### Your goal
Write out the whole listing word for word.

════════

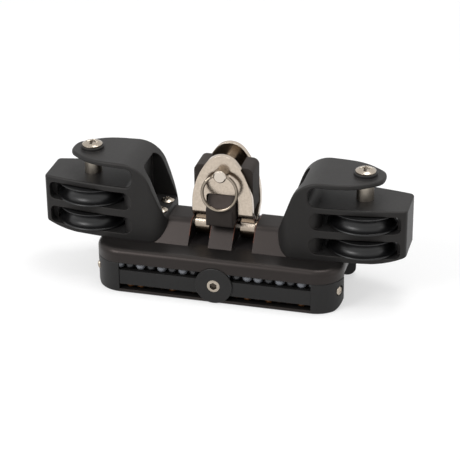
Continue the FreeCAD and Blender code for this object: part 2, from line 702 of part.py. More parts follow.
def rims_gap(edge):
    """True for an edge that runs round the becket gap's mouth."""
    span = edge.BoundBox
    inside = span.ZMin > BLOCK_TOP - 0.1 and span.ZMax < ARM_BOTTOM + 0.1 and span.XMin > ARM_ROOT_X - 0.1
    return inside and (not runs_along(edge, Y_AXIS) or near(edge.CenterOfMass.x, BLOCK_END))


def rims_cheek(edge):
    """True for an edge that runs up a cheek or round the top of the arm."""
    straight = edge.Curve.TypeId == "Part::GeomLine"
    low = edge.CenterOfMass.z < FLANGE_TOP + BLOCK_HEEL_RISE
    return not (straight or low or runs_along(edge, Z_AXIS) or rims_gap(edge))


def block_blank():
    """Housing and arm as one solid with soft outer edges, before its hollow, slots and holes."""
    parting = BLOCK_TOP + BECKET_GAP / 2
    lower = nosed_prism(block_plan(), FLANGE_TOP, parting)
    lower = rounded(lower, BLOCK_END_CORNER, lambda edge: runs_along(edge, Z_AXIS)
                    and near(edge.CenterOfMass.x, BLOCK_END))
    blank = fused([lower, nosed_prism(arm_plan(), parting, ARM_TOP)])
    blank = blank.common(through(block_side(), Y_AXIS, -REACH, REACH))
    blank = blank.cut(becket_gap()).removeSplitter()
    blank = rounded(blank, BLOCK_EDGE_ROUND, rims_cheek)
    return rounded(blank, ARM_EDGE_ROUND, rims_gap)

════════

### Output below
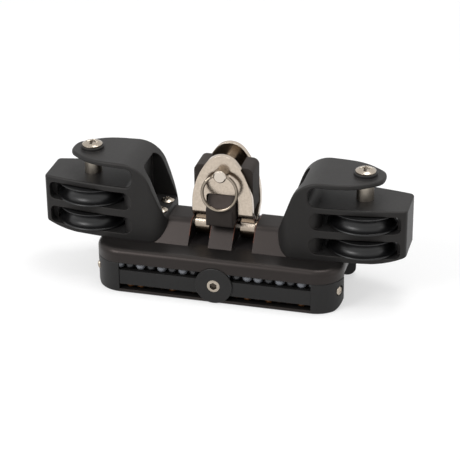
Continue the FreeCAD and Blender code for this object: part 2, from line 702 of part.py. More parts follow.
def rims_gap(edge):
    """True for an edge that runs round the becket gap's mouth."""
    span = edge.BoundBox
    inside = span.ZMin > BLOCK_TOP - 0.1 and span.ZMax < ARM_BOTTOM + 0.1 and span.XMin > ARM_ROOT_X - 0.1
    return inside and (not runs_along(edge, Y_AXIS) or near(edge.CenterOfMass.x, BLOCK_END))


def rims_cheek(edge):
    """True for an edge that runs up a cheek or round the top of the arm."""
    straight = edge.Curve.TypeId == "Part::GeomLine"
    low = edge.CenterOfMass.z < FLANGE_TOP + BLOCK_HEEL_RISE
    return not (straight or low or runs_along(edge, Z_AXIS) or rims_gap(edge))


def block_blank():
    """Housing and arm as one solid with soft outer edges, before its hollow, slots and holes."""
    parting = BLOCK_TOP + BECKET_GAP / 2
    lower = nosed_prism(block_plan(), FLANGE_TOP, parting)
    lower = rounded(lower, BLOCK_END_CORNER, lambda edge: runs_along(edge, Z_AXIS)
                    and near(edge.CenterOfMass.x, BLOCK_END))
    blank = fused([lower, nosed_prism(arm_plan(), parting, ARM_TOP)])
    blank = blank.common(through(block_side(), Y_AXIS, -REACH, REACH))
    blank = blank.cut(becket_gap()).removeSplitter()
    blank = rounded(blank, BLOCK_EDGE_ROUND, rims_cheek)
    return rounded(blank, ARM_EDGE_ROUND, rims_gap)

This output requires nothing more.